Data-driven causal behaviour modelling from trajectory data: A case for fare incentives in public transport

Abstract

Behaviour modelling has been widely explored using both statistical and machine learning techniques, primarily relying on analyzing correlations to understand passenger responses under different conditions and scenarios. However, correlation alone does not imply causation. This paper introduces a data-driven causal behaviour modelling approach, comprising two phases: causal discovery and causal inference. Causal discovery phase uses Peter-Clark (PC) algorithm to learn a directed acyclic graph that captures the causal relationships among variables.
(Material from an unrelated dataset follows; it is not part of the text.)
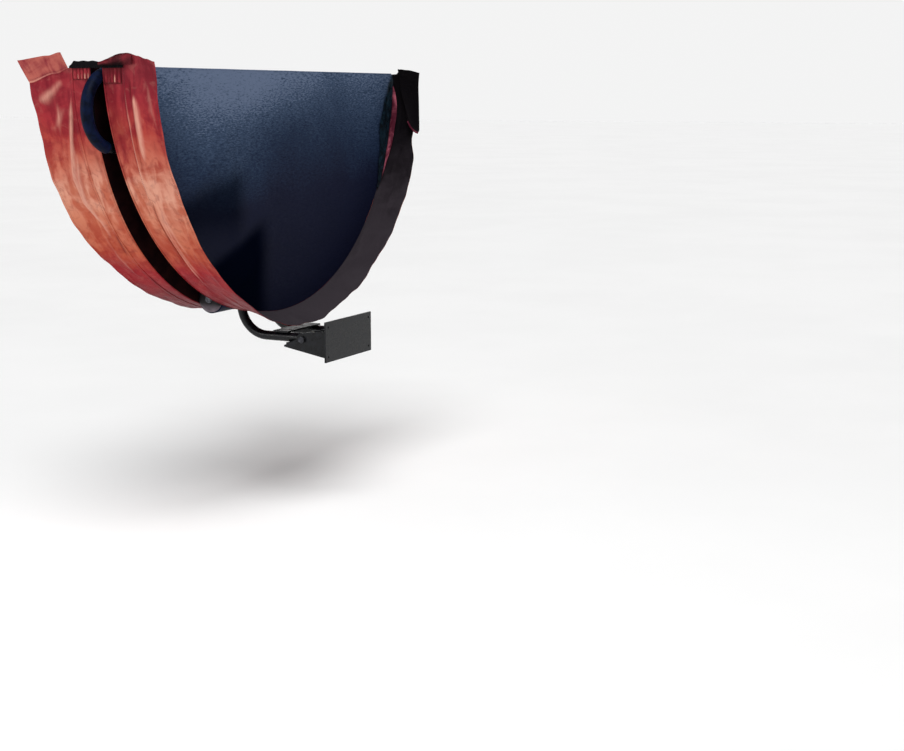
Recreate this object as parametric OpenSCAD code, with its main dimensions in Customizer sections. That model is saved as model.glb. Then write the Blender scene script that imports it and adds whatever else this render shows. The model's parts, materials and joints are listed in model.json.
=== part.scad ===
// Round bi-fold spa cover, folded and hanging on its lifter, beside the tub wall.
// X runs along the fold, +Y points away from the tub and +Z is up.
// The origin is the middle of the lifter's wall plate, on the face that meets the tub's cabinet.
// The near half hangs on the tub's side of the fold and the far half hangs behind it.

/* [Cover] */
// Diameter of the cover when it lies flat
cover_d = 1800; // [1700:10:1900]
// Thickness of a half at the fold
hinge_t = 90; // [80:1:96]
// Thickness of a half at its round edge
rim_t = 56; // [50:1:62]
// Distance from the fold's axis to each top face
fold_gap = 23; // [22.5:0.1:25]
// Width of the skirt that hangs past the underside
skirt_w = 130; // [90:1:135]
// How far the skirt's free edge stands outside its sewn edge
skirt_flare = 11; // [6:1:14]
// Thickness of the vinyl skins
vinyl_t = 1; // [0.8:0.1:1.2]

/* [Lifter] */
// Outside diameter of the lifter's tubes
tube_d = 35; // [32:1:35]
// Distance between the two arms
arm_spacing = 200; // [180:5:260]
// Height of the fold's axis above the pivot
rise = 985; // [980:5:1020]
// Distance from the pivot to the fold's axis, away from the wall
reach = 290; // [280:5:320]
// Distance from the wall face to the pivot
pivot_out = 120; // [110:5:130]
// Distance between the two bars of the loop
bar_drop = 247; // [240:1:250]
// Diameter of the two foam rollers that hold the halves apart
roller_d = 108; // [100:1:108]

/* [Wall plate] */
// Width of the wall plate
plate_w = 340; // [320:5:360]
// Height of the wall plate
plate_h = 150; // [130:5:160]
// Distance between the bolt holes across the plate
bolt_dx = 300; // [280:5:300]
// Distance between the bolt holes up the plate
bolt_dz = 110; // [90:5:110]
// Diameter of the wall bolt holes
bolt_hole_d = 9; // [7:0.5:11]

/* [Hidden] */

$fn = 96;
eps = 0.5;                        // how far a cutting solid runs past what it cuts

// Cover
cover_r = cover_d / 2;
taper = hinge_t - rim_t;
base = fold_gap + hinge_t;        // distance from the fold's plane to an underside
butt = 5;                         // how far each butt face stays below the fold's axis
liner_t = 1;
wrap_t = 0.5;
inner_r = cover_r - vinyl_t;      // outside radius of what the rim band goes round
foam_r = inner_r - wrap_t;
channel_w = 80;
channel_deep = 30;
channel_t = 1.2;
channel_side = 25;                // how far the channel stops short of the round edge
zip_half = 780;
zip_tape_w = 26;
zip_tape_t = 0.5;
zip_rail_w = 5;
zip_rail_t = 1.1;
zip_y = (fold_gap + base) / 2;
slider_gap = 0.3;
slider_size = [16, 11, 1.9];
skirt_t = 2;
skirt_lap = 12;                   // how far the skirt laps up the rim band
butt_angle = asin(butt / cover_r);
flap_t = 2;
flap_root = 20;                   // how far below the fold the raised flap starts
flap_up = 70;                     // how far the raised flap stands past the fold
flap_lean = 28;                   // how far the raised flap leans out, in degrees
flap_down = 230;                  // how far the turned-down flap reaches below the fold
flap_edge = 6;
gather_h = 55;
gather_t = 7;

// Lifter
tube_r = tube_d / 2;
tube_wall = 2;
bore_r = tube_r - tube_wall;
spigot_r = bore_r - 0.05;
spigot_len = 60;
fold = [0, pivot_out + reach, rise];
bar_below = 20;                   // how far the top bar's axis is below the fold's axis
loop = fold - [0, 0, bar_below];
arm_x = arm_spacing / 2;
bar_end = cover_r - 85;
bend_start = cover_r - 62;
bend_r = bar_drop / 2;
grip_r = 20.5;
grip_sweep = 150;
screw_r = 3;
j_bend_r = 110;
strip_r = tube_r + 0.7;
strip_t = 1.8;
strip_half = cover_r - 40;
brace_y = [-215, -150];           // where the cross brace lies, from the fold's plane
brace_t = 6;
sleeve_r = 21;
sleeve_len = 60;
bush_r = 12;
bolt_r = 8;
bolt_play = 0.05;
roller_drop = 830;                // height of the fold's axis above the rollers' axis
roller_r = roller_d / 2;
roller_in = 125;
roller_out = 300;
axle_r = 10;
axle_half = 318;
axle_play = 0.06;
core_r = 15;
cap_r = 50;
cap_deep = 14;
collar_r = 26;
collar_t = 5;
clip_r = 14;
clip_t = 2;

// Wall plate
plate_t = 6;
ear_r = 24;
ear_t = 6;
washer_t = 2;
ear_in = sleeve_len / 2 + washer_t;
ear_top = 38;
shelf_t = 6;
shelf_y = [100, 200];
pad_size = [50, 26, 8];
pad_y = 186;
rest_gap = 0.3;
head_t = 10;
head_r = 13;
nut_t = 13;

vinyl = [0.55, 0.21, 0.22];
navy = [0.13, 0.18, 0.27];
black = [0.06, 0.06, 0.07];
grey = [0.42, 0.38, 0.41];
foam_white = [0.93, 0.93, 0.90];
zinc = [0.72, 0.73, 0.75];

// ---- shared shapes, drawn with the fold's axis at the origin and the half on the -Y side ----

// a slab of a half between two faces, each given by its distance from the fold's plane
// at the fold and at the bottom of the round edge
module slab(a_top, a_rim, b_top, b_rim, r, top = butt) {
  intersection() {
    rotate([90, 0, 0]) cylinder(r = r, h = 2 * base, $fn = 192);
    rotate([90, 0, 90]) translate([0, 0, -cover_r - eps]) linear_extrude(2 * (cover_r + eps))
      polygon([
        [-a_top - (a_rim - a_top) * top / cover_r, -top],
        [-a_rim, -cover_r],
        [-b_rim, -cover_r],
        [-b_top - (b_rim - b_top) * top / cover_r, -top]
      ]);
  }
}

// the body of a half, drawn in by one distance on its two faces
module wedge(inset, r, top) {
  slab(fold_gap + inset, fold_gap + taper + inset, base - inset, base - inset, r, top);
}

module rim_axis_cylinder(r) {
  rotate([90, 0, 0]) translate([0, 0, -eps]) cylinder(r = r, h = 2 * base, $fn = 192);
}

// the near half as it hangs, or the same half turned about for the far side
module at_half(far) {
  translate(fold) rotate([0, 0, far ? 180 : 0]) children();
}

// ---- pieces of one half ----

module channel_solid() {
  mid = fold_gap + hinge_t / 2;
  half_len = sqrt(pow(cover_r, 2) - pow(butt + channel_deep, 2)) - channel_side;
  top = butt + vinyl_t;
  translate([-half_len, -mid - channel_w / 2, -top - channel_deep])
    difference() {
      cube([2 * half_len, channel_w, channel_deep]);
      translate([-eps, channel_t, -eps])
        cube([2 * (half_len + eps), channel_w - 2 * channel_t, channel_deep - channel_t + eps]);
    }
}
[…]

Causal inference phase estimates the corresponding model parameters and infers (conditional) causal effects of interventions designed to influence user behaviour. The method is validated by comparing the results with those from conventional modelling approaches (logistic regression and expert knowledge) using smart card data from a real-world use case on a pre-peak fare discount incentive program in the Hong Kong Mass Transit Railway system. The results highlight that the purely data-driven causal discovery method can produce reasonable causal graph. The method can also quantify the behavioural impacts of the incentive, identify key influencing factors, and estimate the corresponding causal effects. The overall causal effect of the incentive is approximately 0.7 %, with about 3 % of the population changing behaviour from previous statistical analysis. Interestingly, passengers with the highest flexibility exhibit a negative response, while those with medium-to-high flexibility demonstrate 3 times of the general level of responsiveness. The approach initiates the data-driven, causal modelling of human behaviour dynamics to support policy developments and managerial interventions.